Ülke büyük bir çöküşte. İktidarın bu ülkeye yaptığı kötülükleri anlatmak için dahi bir dakika zamanımız yok. Her gün gıdaya, akaryakıta yaptıkları zam burada. Açlık kıtlık burada. 21. yüzyılda bu ülkeye açlığın yokluğun evsizliğin ne olduğunu gösterdi bunlar. Bu ülkenin başına bir dakika daha durmamaları gerek. Buradan sesleniyoruz. Ey Erdoğan istifa et.
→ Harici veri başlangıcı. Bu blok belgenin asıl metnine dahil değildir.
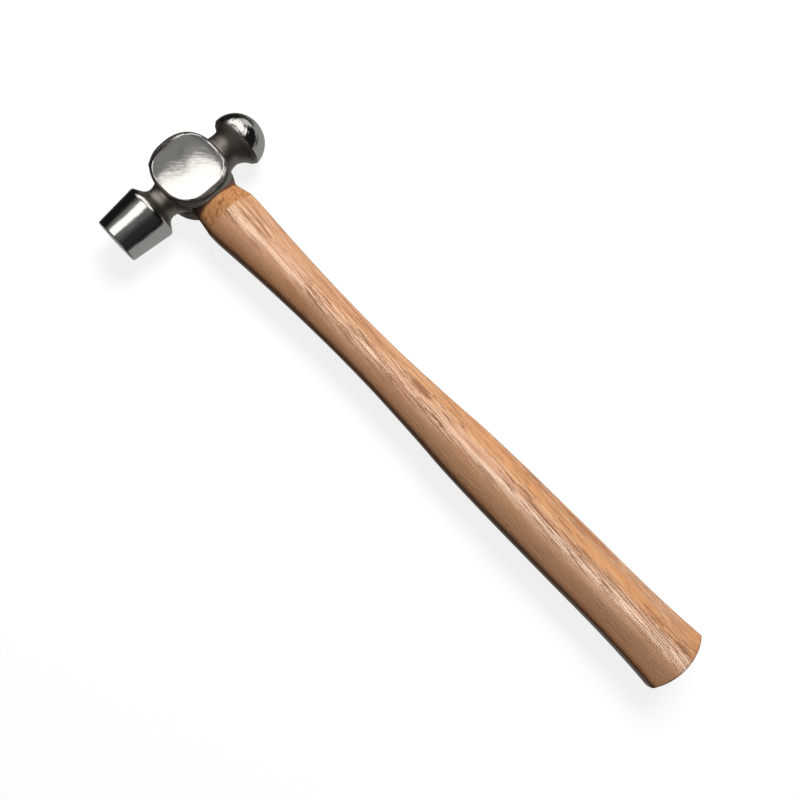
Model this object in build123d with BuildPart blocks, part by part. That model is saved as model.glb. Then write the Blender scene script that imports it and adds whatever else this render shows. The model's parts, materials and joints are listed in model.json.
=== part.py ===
from build123d import *
import os

os.makedirs("parts", exist_ok=True)

# Ball peen hammer lying on one cheek. Millimetres, +Z up.
# +X runs from the head to the butt, -Y is the striking face side, +Y the ball side.

# --- head, measured from the crossing of the head axis and the handle axis ---
face_y = 48.5          # striking face
face_r = 11.8
face_chamfer = 0.7
poll_y = 25.4          # back rim of the poll
poll_r = 13.9
rim_bevel = 0.5
poll_neck_y = 20.2     # thinnest place of the poll neck
poll_neck_r = 8.1
ball_neck_y = 20.8     # thinnest place of the ball neck
ball_neck_r = 8.7
flange_y = 26.5        # under side of the ball rim
flange_r = 12.6
ball_y = 28.2          # widest ring of the ball
ball_r = 13.7
ball_height = 13.4     # dome above the widest ring
dome_tip_r = 0.5       # small flat at the very tip
neck_foot_y = 16.0     # where the necks run into the eye block
neck_foot_r = 10.4

# --- eye block ---
cheek_half = 12.0      # centre plane to polished cheek
bevel_z = 10.4         # centre plane to the start of the cheek bevel
block_x = 19.0         # half length along the handle, at the middle of the side
block_y = 16.7         # half width across the handle, at the middle of the side
block_corner = 12.0
cheek_x = 15.1
cheek_y = 15.9
cheek_corner = 7.5
block_bow = 1.6        # how far each side bulges past its corners
cheek_bow = 2.0

# --- eye, oval, wider at both mouths than at the waist ---
eye_top_y = 11.8
eye_top_z = 7.2
eye_waist_y = 11.0
eye_waist_z = 6.6
eye_foot_y = 12.6
eye_foot_z = 8.2

# --- handle ---
shoulder_x = 27.4      # end of the cone cut next to the head
shoulder_w = 14.0      # half widths are along Y
shoulder_t = 10.9      # half thicknesses are along Z
butt_x = 322.0         # end of the butt
butt_sphere = 30.0
section_soft = 3.2     # rounding of the eight long edges
# stations after the shoulder: distance from the head axis, half width, half thickness
stations = [
    (42.0, 13.5, 10.6),
    (69.0, 12.0, 9.9),
    (96.0, 11.0, 9.3),
    (118.0, 10.7, 9.1),
    (140.0, 11.0, 9.3),
    (162.0, 11.9, 9.9),
    (184.0, 13.4, 10.8),
    (210.0, 14.2, 11.4),
    (245.0, 14.4, 11.6),
    (280.0, 14.4, 11.7),
    (306.0, 15.1, 11.9),
    (325.0, 16.5, 12.3),
]

# --- wedges ---
wood_wedge_top = 3.6   # thickness at the top of the eye
wood_wedge_tip = 0.8
wood_wedge_depth = 23.0
steel_wedge_top = 2.2
steel_wedge_tip = 0.4
steel_wedge_depth = 14.0
steel_wedge_half = 4.6
steel_wedge_y = 5.4

# --- place the whole hammer: bounding box centred on the origin, resting on Z = 0 ---
dome_r = (ball_r**2 + ball_height**2) / (2 * ball_height)
dome_centre_y = ball_y + ball_height - dome_r
dome_tip_y = dome_centre_y + (dome_r**2 - dome_tip_r**2) ** 0.5
total_x = block_x + butt_x
head_x = block_x - total_x / 2
head_y = (face_y - dome_tip_y) / 2
mid_z = poll_r
eye_top_x = -block_x
eye_foot_x = block_x + 0.05

mid_plane = Plane(origin=(head_x, head_y, mid_z), x_dir=(1, 0, 0), z_dir=(0, 0, 1))
turning_plane = Plane(origin=(head_x, head_y, mid_z), x_dir=(0.8, 0, 0.6), z_dir=(-0.6, 0, 0.8))
head_axis = Axis((head_x, head_y, mid_z), (0, 1, 0))
handle_axis = Axis((head_x, head_y, mid_z), (1, 0, 0))


def level(z):
    """Plane parallel to the bench, z above the middle of the hammer."""
    return Plane(origin=(head_x, head_y, mid_z + z), x_dir=(1, 0, 0), z_dir=(0, 0, 1))


def across(x):
    """Plane across the handle, x from the head axis; its x is Y and its y is Z."""
    return Plane(origin=(head_x + x, head_y, mid_z), x_dir=(0, 1, 0), z_dir=(1, 0, 0))


def bowed_square(plane, half_x, half_y, bow, corner):
    """Square outline with four bulging sides and rounded corners."""
    with BuildSketch(plane) as outline:
        with BuildLine():
            ThreePointArc((half_x - bow, -half_y + bow), (half_x, 0), (half_x - bow, half_y - bow))
            ThreePointArc((half_x - bow, half_y - bow), (0, half_y), (-half_x + bow, half_y - bow))
            ThreePointArc((-half_x + bow, half_y - bow), (-half_x, 0), (-half_x + bow, -half_y + bow))
            ThreePointArc((-half_x + bow, -half_y + bow), (0, -half_y), (half_x - bow, -half_y + bow))
        make_face()
        fillet(outline.vertices(), radius=corner)
    return outline.sketch


def oval(x, half_y, half_z):
    """Eye section across the handle."""
    with BuildSketch(across(x)) as ring:
        Ellipse(half_y, half_z)
    return ring.sketch


def grip_section(x, half_w, half_t, soft):
    """Eight sided section with rounded edges: broad sides, narrow edges, four slopes."""
    flat_w = half_w * 0.42
    flat_t = half_t * 0.50
    with BuildSketch(across(x)) as ring:
        with BuildLine():
            Polyline(
                (half_w, -flat_t),
                (half_w, flat_t),
                (flat_w, half_t),
                (-flat_w, half_t),
                (-half_w, flat_t),
                (-half_w, -flat_t),
                (-flat_w, -half_t),
                (flat_w, -half_t),
                close=True,
            )
        make_face()
        fillet(ring.vertices(), radius=soft)
    return ring.sketch


# --- form of the eye, used to open the head and to shape the tongue ---
eye_sections = [
    oval(eye_top_x, eye_top_y, eye_top_z),
    oval(0.0, eye_waist_y, eye_waist_z),
    oval(eye_foot_x, eye_foot_y, eye_foot_z),
]
with BuildPart() as eye_form:
    loft(sections=eye_sections)

# --- wooden wedge: a tapering slab across the eye, trimmed to the eye wall ---
with BuildPart() as wedge_blank:
    with BuildSketch(Plane(origin=(head_x, head_y, mid_z), x_dir=(1, 0, 0), z_dir=(0, -1, 0))):
        with BuildLine():
            Polyline(
                (eye_top_x, -wood_wedge_top / 2),
                (eye_top_x, wood_wedge_top / 2),
                (eye_top_x + wood_wedge_depth, wood_wedge_tip / 2),
                (eye_top_x + wood_wedge_depth, -wood_wedge_tip / 2),
                close=True,
            )
        make_face()
    extrude(amount=eye_top_y + 5, both=True)
    add(eye_form.part, mode=Mode.INTERSECT)


def steel_wedge(offset):
    """One tapering steel wedge driven across the wooden one."""
    with BuildPart() as piece:
        with BuildSketch(mid_plane):
            with BuildLine():
                Polyline(
                    (eye_top_x, offset - steel_wedge_top / 2),
                    (eye_top_x, offset + steel_wedge_top / 2),
                    (eye_top_x + steel_wedge_depth, offset + steel_wedge_tip / 2),
                    (eye_top_x + steel_wedge_depth, offset - steel_wedge_tip / 2),
                    close=True,
                )
            make_face()
        extrude(amount=steel_wedge_half, both=True)
    return piece


steel_wedge_front = steel_wedge(-steel_wedge_y)
steel_wedge_rear = steel_wedge(steel_wedge_y)

# the steel wedges split the wooden one where they are driven in
with BuildPart() as wooden_wedge:
    add(wedge_blank.part)
    add(steel_wedge_front.part, mode=Mode.SUBTRACT)
    add(steel_wedge_rear.part, mode=Mode.SUBTRACT)

# --- head: turned body through a block with bevelled polished cheeks, then the eye ---
block_sections = [
    bowed_square(level(-cheek_half), cheek_x, cheek_y, cheek_bow, cheek_corner),
    bowed_square(level(-bevel_z), block_x, block_y, block_bow, block_corner),
    bowed_square(level(bevel_z), block_x, block_y, block_bow, block_corner),
    bowed_square(level(cheek_half), cheek_x, cheek_y, cheek_bow, cheek_corner),
]
with BuildPart() as hammer_head:
    with BuildSketch(turning_plane):
        with BuildLine():
            Polyline(
                (dome_tip_r, dome_tip_y),
                (0, dome_tip_y),
                (0, -face_y),
                (face_r - face_chamfer, -face_y),
                (face_r, -face_y + face_chamfer),
                (poll_r, -poll_y - rim_bevel),
                (poll_r - rim_bevel, -poll_y),
                (poll_neck_r + 2.2, -poll_neck_y - 3.3),
            )
            ThreePointArc(
                (poll_neck_r + 2.2, -poll_neck_y - 3.3),
                (poll_neck_r, -poll_neck_y),
                (neck_foot_r, -neck_foot_y),
            )
            Line((neck_foot_r, -neck_foot_y), (neck_foot_r, neck_foot_y))
            ThreePointArc(
                (neck_foot_r, neck_foot_y),
                (ball_neck_r, ball_neck_y),
                (flange_r - 1.0, flange_y - 0.6),
            )
            Polyline(
                (flange_r - 1.0, flange_y - 0.6),
                (flange_r, flange_y),
                (ball_r, ball_y),
            )
            ThreePointArc(
                (ball_r, ball_y),
                (dome_r * 0.7071, dome_centre_y + dome_r * 0.7071),
                (dome_tip_r, dome_tip_y),
            )
        make_face()
    revolve(axis=head_axis)
    loft(sections=block_sections, ruled=True)
    add(eye_form.part, mode=Mode.SUBTRACT)

# --- handle: tongue in the eye, cone cut shoulder, shaped grip, domed butt ---
body_sections = [grip_section(shoulder_x, shoulder_w, shoulder_t, section_soft)]
for x, half_w, half_t in stations:
    body_sections.append(grip_section(x, half_w, half_t, section_soft))
cone_sections = [
    oval(eye_foot_x, eye_foot_y, eye_foot_z),
    oval(shoulder_x, shoulder_w - 0.1, shoulder_t - 0.1),
]
with BuildPart() as handle:
    loft(sections=body_sections)
    with BuildSketch(mid_plane):
        with BuildLine():
            Polyline(
                (butt_x - butt_sphere, butt_sphere),
                (shoulder_x, butt_sphere),
                (shoulder_x, 0),
                (butt_x, 0),
            )
            ThreePointArc(
                (butt_x, 0),
                (butt_x - butt_sphere + butt_sphere * 0.7071, butt_sphere * 0.7071),
                (butt_x - butt_sphere, butt_sphere),
            )
        make_face()
    revolve(axis=handle_axis, mode=Mode.INTERSECT)
    loft(sections=cone_sections)
    add(eye_form.part)
    add(wedge_blank.part, mode=Mode.SUBTRACT)
    add(steel_wedge_front.part, mode=Mode.SUBTRACT)
    add(steel_wedge_rear.part, mode=Mode.SUBTRACT)

hammer_head.part.label = "hammer_head"
handle.part.label = "handle"
wooden_wedge.part.label = "wooden_wedge"
steel_wedge_front.part.label = "steel_wedge_front"
steel_wedge_rear.part.label = "steel_wedge_rear"

export_step(hammer_head.part, "parts/hammer_head.step")
export_step(handle.part, "parts/handle.step")
export_step(wooden_wedge.part, "parts/wooden_wedge.step")
export_step(steel_wedge_front.part, "parts/steel_wedge_front.step")
export_step(steel_wedge_rear.part, "parts/steel_wedge_rear.step")
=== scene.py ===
import json
import math

import bmesh
import bpy
from bpy.props import FloatProperty, FloatVectorProperty, PointerProperty
from mathutils import Euler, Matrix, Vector


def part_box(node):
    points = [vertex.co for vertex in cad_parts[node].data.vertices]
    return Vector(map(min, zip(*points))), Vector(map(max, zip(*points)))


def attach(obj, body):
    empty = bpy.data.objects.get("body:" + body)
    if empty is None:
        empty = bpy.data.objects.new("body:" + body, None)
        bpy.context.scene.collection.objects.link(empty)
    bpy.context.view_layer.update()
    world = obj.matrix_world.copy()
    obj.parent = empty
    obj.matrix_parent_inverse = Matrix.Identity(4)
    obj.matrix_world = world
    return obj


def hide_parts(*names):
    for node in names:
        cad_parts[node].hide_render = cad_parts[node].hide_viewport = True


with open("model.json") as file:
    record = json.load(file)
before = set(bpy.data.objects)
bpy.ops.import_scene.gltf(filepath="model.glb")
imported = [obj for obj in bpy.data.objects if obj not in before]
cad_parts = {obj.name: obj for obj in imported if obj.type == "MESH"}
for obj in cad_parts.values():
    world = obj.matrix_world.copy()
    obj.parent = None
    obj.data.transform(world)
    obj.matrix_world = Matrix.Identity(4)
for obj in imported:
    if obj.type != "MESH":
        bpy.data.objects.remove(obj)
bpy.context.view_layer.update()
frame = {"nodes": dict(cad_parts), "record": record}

bl_info = {
    "name": "Ball peen hammer",
    "version": (1, 0, 0),
    "blender": (4, 5, 0),
    "location": "3D View > Sidebar > Hammer",
    "description": "Makes a ball peen hammer with a wedged hickory handle",
    "category": "Add Mesh",
}

MM = 0.001

# Places along the head's axis, in millimetres from the handle's axis; the poll is on the minus side.
FACE = -48.5            # striking face
POLL_RIM = -25.4        # sharp back rim of the poll
POLL_NECK = -20.0       # thinnest place between the poll and the block
BALL_NECK = 20.6        # thinnest place between the block and the ball
BALL_RING = 28.0        # widest ring of the ball
BALL_SHIFT = 0.9        # how far the ball stands towards the handle

# Squareness of the block's outline: 2 is an ellipse, more is squarer.
SIDE_FULLNESS = 2.3
CHEEK_FULLNESS = 2.88

# Half width and half thickness of the eye, in millimetres, and how far its mouths are from its waist.
EYE_WAIST = (11.0, 6.6)
EYE_TOP = (11.8, 7.2)
EYE_FOOT = (12.6, 8.2)
EYE_MOUTH = 19.0
TONGUE_FOOT = 19.1      # where the tongue ends and the cone cut starts, along the handle

# The head's materials, in the order of their slots.
FORGED, TURNED, CHEEK = range(3)

# The crossing of the head axis and the handle axis, taken from the frame.
head_low, head_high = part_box("hammer_head")
face_at = next(m for m in frame["record"]["mounts"] if m["name"] == "striking_face")["pos_m"]
CENTRE = Vector((face_at[0], head_low.y - FACE * MM, face_at[2]))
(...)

Yalanınızı alın soyguncularınızı alın çetelerinizi tarikatlarınızı toplayın bu ülkenin tepesinden artık çekilin gidin. Ama biliyoruz ki biz ‘git’ deyince gitmeyecekler. Biliyoruz ki seçim rica edince seçimle gitmeyecekler. Artık onları bu ülkenin başından göndermek toplumsal, örgütlü bir mücadeleyle mümkün. O yüzden bütün muhalefete Türkiye’nin emek güçlerine, ilerici, örgütlü güçlerine çağrımızdır. Omuz omza verelim. Örgütlü mücadeleyi meydan meydan örgütleyelim. Bu ülkenin tepesinde hile ile zorbalıkla duranları hemen gönderelim.
"Biz memleketi geri istiyoruz"
Bu ülkenin 20 yıllık zorbalığa teslim olmamış yürekli insanları bunu başaracak. Bu iktidar bu ülkeye yapmadık kötülüğü bırakmadı. Kendi karanlık rejimlerini kabul ettirmek için her türlü zorbalığı yaptılar. Bugüne kadar teslim olduk mu? Boyun eğdik mi? O zaman şimdi bir başka şeyi yapacağız. Bu zaferi hep birlikte kazanacağız. Biz bu mücadelede bugüne kadar üzerimize düşen sorumlulukları yerine getirdik. Bu memlekete, geleceğimize karşı sorumluluğumuzu bilerek mücadele ettik. 2010 referandumuna ‘hayır’ diyerek başlattığımız mücadelede, bu ülkenin gericiliğe teslim olmasına karşı mücadele ettik. Şimdi buradan bir kez daha söz veriyoruz. Bu ülkeyi bu kötülükten kurtarmak için SOL Parti üzerine düşeni yapmaya devam edecek. Biz ne istiyoruz çünkü biliyor musunuz? Biz memleketi istiyoruz. Biz memleketi geri istiyoruz. Biz memleketimizi geri alacağız.
"Ne yaparlarsa yapsınlar gidecekler"
Buradan bütün muhalefete bir sorumluluk çağrısı yapmak zorundayız. Nasılsa gidecekler diyen bir anlayışla bu kötülüğü yenemeyiz. Her bir saniye bu ülkenin tepesinde nasıl kalırım diye düşünen bir iktidarla karşı karşıya olduğumuzun bilincinde olmak zorundayız. Bu yüzden muhalefete sesleniyoruz, yarın nerede olacağınızın hesabını bırakın. Bu memleketin emekçilerinin çıkarını esas alan bir mücadeleyi hep birlikte sürdürelim. Bu yürüyüşler memleketin yeni bir doğumuna gidecek yürüyüşlerdir. Asla bu ülkeyi onlara teslim etmeyeceğiz. Ne yaparlarsa yapsınlar kaybedecekler. İşçiler gençler kadınlar kazanacak. Hep beraber biz kazanacağız. Bunu başaracağız. Buna inanıyoruz. Ama buna inanmak yetmez. Önümüzde çok zorlu bir mücadele dönemi var. Bu ülkenin bütün birikimlerini bütün kurumlarını ortadan kaldırdılar. O yüzden önümüzdeki dönem mücadelesi ülkenin önünü açacak sol bir siyaset ile mümkündür. Halkın örgütlü mücadelesiyle mümkündür.”